Produce word for word the lines of the data below running from the one that has "sleeve = camber_bushing()" to the one that has "# the size and", inclusive, and no others.
begin DATASET CONTENT
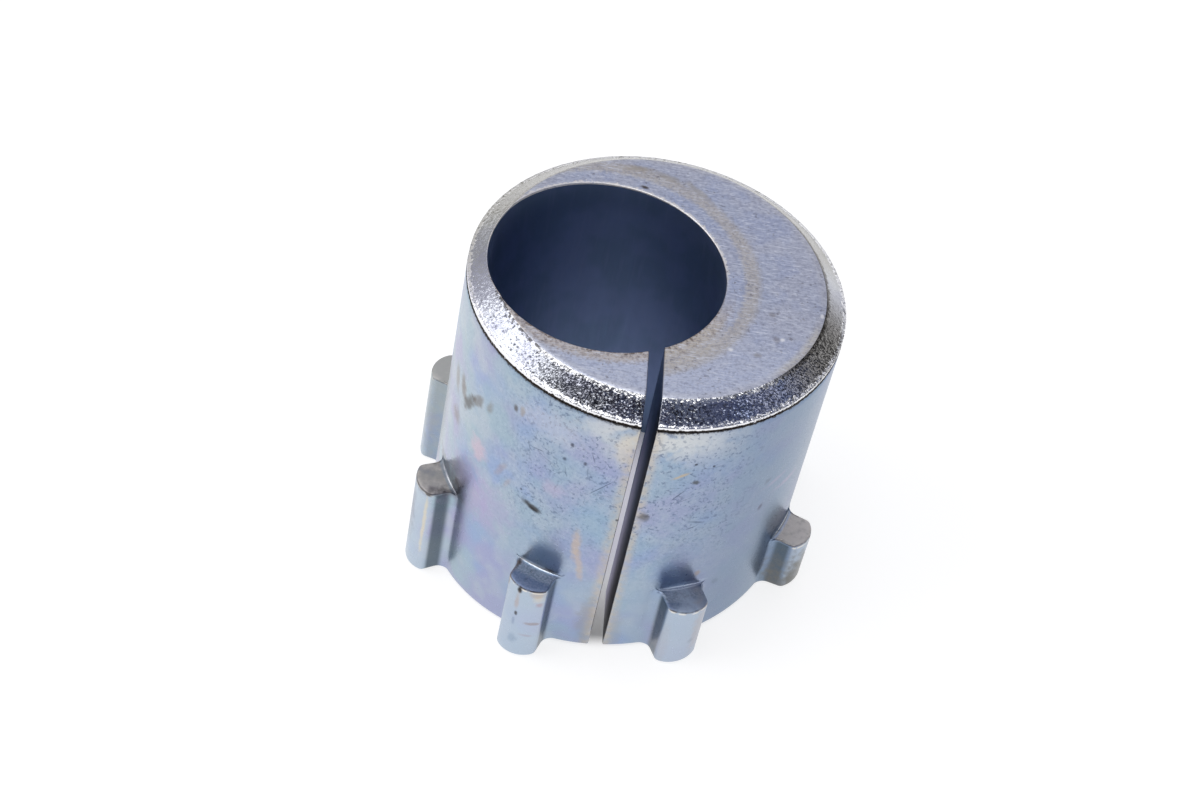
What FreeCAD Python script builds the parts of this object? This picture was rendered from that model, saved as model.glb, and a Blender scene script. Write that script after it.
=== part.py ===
import FreeCAD, Part
import math
import os

# Caster camber bushing: a split steel sleeve for an axle's ball-joint stud.
# Its outer wall fits the round eye of the steering knuckle, and its bore holds the stud.
# The bore leans against the outer wall, so turning the sleeve in the eye tilts the stud.
# The sleeve is formed cold as one piece, so it is one solid.
#
# Frame, in millimetres: +Z runs up along the bore's axis, and the origin is where that
# axis meets the base, the flat end with the lugs, on which the sleeve stands.
# The outer wall's axis starts at the same point and leans towards +X as it rises.
# The slit faces -Y.

# Bore and wall
BORE_DIAMETER = 24.7        # bore for the stud, square to the base
THIN_WALL = 1.85            # wall left at the nose, on the side the bore leans to
TILT = 8.5                  # angle between the bore's axis and the outer wall's, degrees
BODY_LENGTH = 37.9          # base to nose, along the outer wall's axis

# Chamfer round the nose
CHAMFER_DEPTH = 2.5         # measured in from the outer wall
CHAMFER_HEIGHT = 2.0        # measured down from the nose

# Slit that lets the sleeve close on the stud
SLIT_WIDTH = 1.5

# Lugs that index the sleeve in the knuckle, evenly spaced, the slit midway between two
LUG_COUNT = 8
LUG_WIDTH = 4.6
LUG_LENGTH = 10.3           # base to lug top, along the outer wall's axis
LUG_REACH = 2.5             # outer wall to the front's side edges
LUG_CROWN = 1.0             # how much further out the middle of the front stands
LUG_CORNER_RADIUS = 0.8     # rounding between a flank and the front
LUG_ROOT_RADIUS = 1.2       # hollow rounding between a flank and the outer wall
FOOT_RADIUS = 0.5           # rounding of the outer edge all round the base

# Worked out from the sizes above
TILT_RADIANS = math.radians(TILT)
BORE_RADIUS = BORE_DIAMETER / 2
# At the nose the bore's axis is this far from the outer wall's, and its outline is an ellipse.
NOSE_OFFSET = BODY_LENGTH * math.tan(TILT_RADIANS)
NOSE_BORE_RADIUS = BORE_RADIUS / math.cos(TILT_RADIANS)
OUTER_RADIUS = NOSE_OFFSET + NOSE_BORE_RADIUS + THIN_WALL
CREST_RADIUS = OUTER_RADIUS + LUG_REACH + LUG_CROWN
# Cutting tools run this far past the faces that they cut.
OVERRUN = CREST_RADIUS

ORIGIN = FreeCAD.Vector(0, 0, 0)
UP = FreeCAD.Vector(0, 0, 1)
LEAN_AXIS = FreeCAD.Vector(0, 1, 0)


def point_on_lug(angle, out, across, height):
    """A point given from a lug's own centre line: out from the axis, and across."""
    x = out * math.cos(angle) - across * math.sin(angle)
    y = out * math.sin(angle) + across * math.cos(angle)
    return FreeCAD.Vector(x, y, height)


def lug_outline_points(side):
    """Points (out, across) from the outer wall to the crest on one side, -1 or +1.

    They are the root rounding's start, middle and end, then the corner rounding's.
    """
    half = LUG_WIDTH / 2
    # Root rounding: a hollow arc that touches the outer wall and the flank.
    root_across = half + LUG_ROOT_RADIUS
    root_out = math.sqrt((OUTER_RADIUS + LUG_ROOT_RADIUS) ** 2 - root_across ** 2)
    wall_share = OUTER_RADIUS / (OUTER_RADIUS + LUG_ROOT_RADIUS)
    root_start = (root_out * wall_share, root_across * wall_share)
    root_end = (root_out, half)
    start_turn = math.atan2(root_start[1] - root_across, root_start[0] - root_out)
    end_turn = -math.pi / 2
    middle_turn = -(abs(start_turn) + abs(end_turn)) / 2
    root_middle = (
        root_out + LUG_ROOT_RADIUS * math.cos(middle_turn),
        root_across + LUG_ROOT_RADIUS * math.sin(middle_turn),
    )
    # Front: a wide arc through the crest. Corner rounding: touches the flank and the front.
    front_radius = (half ** 2 + LUG_CROWN ** 2) / (2 * LUG_CROWN)
    front_out = CREST_RADIUS - front_radius
    corner_across = half - LUG_CORNER_RADIUS
    corner_reach = front_radius - LUG_CORNER_RADIUS
    corner_out = front_out + math.sqrt(corner_reach ** 2 - corner_across ** 2)
    corner_start = (corner_out, half)
    corner_turn = math.atan2(corner_across, corner_out - front_out)
    corner_end = (
        front_out + front_radius * math.cos(corner_turn),
        front_radius * math.sin(corner_turn),
    )
    middle_turn = (math.pi / 2 + corner_turn) / 2
    corner_middle = (
        corner_out + LUG_CORNER_RADIUS * math.cos(middle_turn),
        corner_across + LUG_CORNER_RADIUS * math.sin(middle_turn),
    )
    points = [root_start, root_middle, root_end, corner_start, corner_middle, corner_end]
    return [(out, side * across) for out, across in points]


def lugged_face(height):
    """Cross-section of the outer wall with its lugs, as a flat face at one height."""
    pitch = 2 * math.pi / LUG_COUNT
    slit_angle = -math.pi / 2
    edges = []
    first_point = None
    last_point = None
    for index in range(LUG_COUNT):
        angle = slit_angle + (index + 0.5) * pitch
        rising = [point_on_lug(angle, *p, height) for p in lug_outline_points(-1)]
        falling = [point_on_lug(angle, *p, height) for p in reversed(lug_outline_points(1))]
        crest = point_on_lug(angle, CREST_RADIUS, 0, height)
        if last_point is None:
            first_point = rising[0]
        else:
            edges.append(wall_arc(last_point, rising[0], angle - pitch / 2, height))
        edges.append(Part.Arc(rising[0], rising[1], rising[2]).toShape())
        edges.append(Part.LineSegment(rising[2], rising[3]).toShape())
        edges.append(Part.Arc(rising[3], rising[4], rising[5]).toShape())
        edges.append(Part.Arc(rising[5], crest, falling[0]).toShape())
        edges.append(Part.Arc(falling[0], falling[1], falling[2]).toShape())
        edges.append(Part.LineSegment(falling[2], falling[3]).toShape())
        edges.append(Part.Arc(falling[3], falling[4], falling[5]).toShape())
        last_point = falling[5]
    edges.append(wall_arc(last_point, first_point, slit_angle, height))
    return Part.Face(Part.Wire(edges))


def wall_arc(start, end, middle_angle, height):
    """The stretch of plain outer wall between two lugs."""
    middle = point_on_lug(middle_angle, OUTER_RADIUS, 0, height)
    return Part.Arc(start, middle, end).toShape()


def outer_form():
    """Outer wall, nose chamfer and lugs, leaned over and cut off level at the base."""
    lugged = lugged_face(-OVERRUN).extrude(UP * (OVERRUN + LUG_LENGTH))
    shaft_top = BODY_LENGTH - CHAMFER_HEIGHT
    shaft_base = FreeCAD.Vector(0, 0, LUG_LENGTH)
    shaft = Part.makeCylinder(OUTER_RADIUS, shaft_top - LUG_LENGTH, shaft_base)
    nose_base = FreeCAD.Vector(0, 0, shaft_top)
    nose = Part.makeCone(OUTER_RADIUS, OUTER_RADIUS - CHAMFER_DEPTH, CHAMFER_HEIGHT, nose_base)
    form = lugged.fuse([shaft, nose]).removeSplitter()
    form.rotate(ORIGIN, LEAN_AXIS, TILT)
    below = Part.makeBox(4 * OVERRUN, 4 * OVERRUN, 4 * OVERRUN)
    below.translate(FreeCAD.Vector(-2 * OVERRUN, -2 * OVERRUN, -4 * OVERRUN))
    form = form.cut(below)
    base_face = min(form.Faces, key=lambda face: face.CenterOfMass.z)
    return form.makeFillet(FOOT_RADIUS, base_face.OuterWire.Edges)


def bore():
    """Round hole, upright on the base."""
    start = FreeCAD.Vector(0, 0, -OVERRUN)
    return Part.makeCylinder(BORE_RADIUS, BODY_LENGTH + 3 * OVERRUN, start)


def slit():
    """Thin slab from outside the wall to the middle of the bore, leaning with the wall."""
    height = BODY_LENGTH + 3 * OVERRUN
    slab = Part.makeBox(SLIT_WIDTH, 2 * CREST_RADIUS, height)
    slab.translate(FreeCAD.Vector(-SLIT_WIDTH / 2, -2 * CREST_RADIUS, -OVERRUN))
    slab.rotate(ORIGIN, LEAN_AXIS, TILT)
    return slab


def camber_bushing():
    """The whole sleeve as one solid."""
    sleeve = outer_form().cut(bore()).cut(slit()).removeSplitter()
    return sleeve.Solids[0] if len(sleeve.Solids) == 1 else sleeve


os.makedirs("parts", exist_ok=True)
sleeve = camber_bushing()
sleeve.exportStep("parts/camber_bushing.step")
box = sleeve.BoundBox
print("outer diameter %.3f, solids %d, valid %s" % (2 * OUTER_RADIUS, len(sleeve.Solids), sleeve.isValid()))
print("box %.2f..%.2f  %.2f..%.2f  %.2f..%.2f" % (box.XMin, box.XMax, box.YMin, box.YMax, box.ZMin, box.ZMax))
print("volume %.1f mm3, faces %d" % (sleeve.Volume, len(sleeve.Faces)))
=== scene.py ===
# %% [markdown]
# # A split steel sleeve
#
# This lesson dresses one small steel part: a caster camber bushing. It is a sleeve that was
# formed cold in one piece, slit along one side, chamfered at its nose and zinc plated.
# Eight lugs stand round its base. The CAD model is loaded first and stays as it is: it gives
# the size and the place, and the mesh that is made here stands in for its one node.

# %% Load the frame
import math
from functools import partial

import bpy
import numpy as np
from mathutils import Matrix, Vector


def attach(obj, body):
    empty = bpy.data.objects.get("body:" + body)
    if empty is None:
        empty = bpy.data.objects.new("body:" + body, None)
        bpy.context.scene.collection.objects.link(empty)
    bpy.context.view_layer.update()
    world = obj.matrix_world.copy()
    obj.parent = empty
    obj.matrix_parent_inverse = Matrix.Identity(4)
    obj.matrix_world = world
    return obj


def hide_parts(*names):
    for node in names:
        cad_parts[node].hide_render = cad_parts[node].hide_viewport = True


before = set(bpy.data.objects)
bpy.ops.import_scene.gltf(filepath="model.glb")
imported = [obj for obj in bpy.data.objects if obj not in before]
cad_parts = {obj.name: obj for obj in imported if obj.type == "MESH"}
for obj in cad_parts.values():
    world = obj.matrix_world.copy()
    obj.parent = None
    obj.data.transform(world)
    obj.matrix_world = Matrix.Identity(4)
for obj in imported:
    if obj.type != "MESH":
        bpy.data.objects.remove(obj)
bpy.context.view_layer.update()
print("nodes in the frame:", sorted(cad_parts))

# %% [markdown]
# ## The sizes of the sleeve
#
# The row frame has +Z up along the bore's axis and its origin where that axis meets the base.
# The outer wall is drawn in a second frame, the wall frame, that leans 8.5 degrees towards +X
# about the same origin. In it the wall is a plain upright cylinder and the base is the slanted
# one. Heights along the leaning axis are called H in the comments. Lengths are in millimetres
# until the mesh is made.

# %% Sizes, in millimetres
MM = 0.001
BORE_RADIUS = 12.35
TILT = math.radians(8.5)
BODY_LENGTH = 37.9
WALL_RADIUS = 20.0
CHAMFER_DEPTH = 2.5
CHAMFER_HEIGHT = 2.0
SLIT_WIDTH = 1.5
LUG_COUNT = 8
LUG_WIDTH = 4.6
LUG_LENGTH = 10.3
CREST_RADIUS = 23.5
LUG_CROWN = 1.0
LUG_CORNER_RADIUS = 0.8
LUG_ROOT_RADIUS = 1.2
FOOT_RADIUS = 0.5

LUG_EDGE_RADIUS = 0.28     # worn edge between a lug's top and its sides
LUG_FILLET_RADIUS = 0.35   # hollow where a lug's top meets the wall
RIM_RADIUS = 0.2           # edge of the bore at the nose and at the base
SLIT_EDGE_RADIUS = 0.18    # edge of the slit, all along

PITCH = 2 * math.pi / LUG_COUNT
LUG_HALF_WIDTH = LUG_WIDTH / 2
SHOULDER = BODY_LENGTH - CHAMFER_HEIGHT          # H where the wall meets the chamfer
NOSE_RADIUS = WALL_RADIUS - CHAMFER_DEPTH        # where the chamfer meets the nose
ROOT_ACROSS = LUG_HALF_WIDTH + LUG_ROOT_RADIUS
LUG_HALF_ANGLE = math.asin(ROOT_ACROSS / (WALL_RADIUS + LUG_ROOT_RADIUS))
SIN_TILT, COS_TILT, TAN_TILT = math.sin(TILT), math.cos(TILT), math.tan(TILT)
print("half angle of a lug with its roots: %.2f degrees" % math.degrees(LUG_HALF_ANGLE))

# %% [markdown]
# ## Columns round the wall
#
# The sleeve's skin is one grid: columns run round it from the slit's right edge to its left
# edge, and rings follow the section from the base, up the wall, over the chamfer and nose and
# down the bore. A grid keeps the faces even, so that reflections run smoothly on the steel.
# A turn is the angle round the wall from the slit, counter-clockwise seen from the nose.

# %% Turns of the columns
LUG_COLUMNS = 64
GAP_COLUMNS = 42
EDGE_TURN = math.asin((SLIT_WIDTH / 2 + SLIT_EDGE_RADIUS) / WALL_RADIUS)


def column_turns():
    """Turns of all columns: close together on the lugs, wider between them."""
    turns = [np.linspace(EDGE_TURN, PITCH / 2 - LUG_HALF_ANGLE, GAP_COLUMNS // 2, endpoint=False)]
    for index in range(LUG_COUNT):
        centre = (index + 0.5) * PITCH
        start, end = centre - LUG_HALF_ANGLE, centre + LUG_HALF_ANGLE
        turns.append(np.linspace(start, end, LUG_COLUMNS, endpoint=False))
        if index < LUG_COUNT - 1:
            turns.append(np.linspace(end, start + PITCH, GAP_COLUMNS, endpoint=False))
    last = 2 * math.pi - EDGE_TURN
    turns.append(np.linspace(end, last, GAP_COLUMNS // 2 + 1))
    return np.concatenate(turns)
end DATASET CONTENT
_EXERCISE ANSWER_.
sleeve = camber_bushing()
sleeve.exportStep("parts/camber_bushing.step")
box = sleeve.BoundBox
print("outer diameter %.3f, solids %d, valid %s" % (2 * OUTER_RADIUS, len(sleeve.Solids), sleeve.isValid()))
print("box %.2f..%.2f  %.2f..%.2f  %.2f..%.2f" % (box.XMin, box.XMax, box.YMin, box.YMax, box.ZMin, box.ZMax))
print("volume %.1f mm3, faces %d" % (sleeve.Volume, len(sleeve.Faces)))
=== scene.py ===
# %% [markdown]
# # A split steel sleeve
#
# This lesson dresses one small steel part: a caster camber bushing. It is a sleeve that was
# formed cold in one piece, slit along one side, chamfered at its nose and zinc plated.
# Eight lugs stand round its base. The CAD model is loaded first and stays as it is: it gives
# the size and the place, and the mesh that is made here stands in for its one node.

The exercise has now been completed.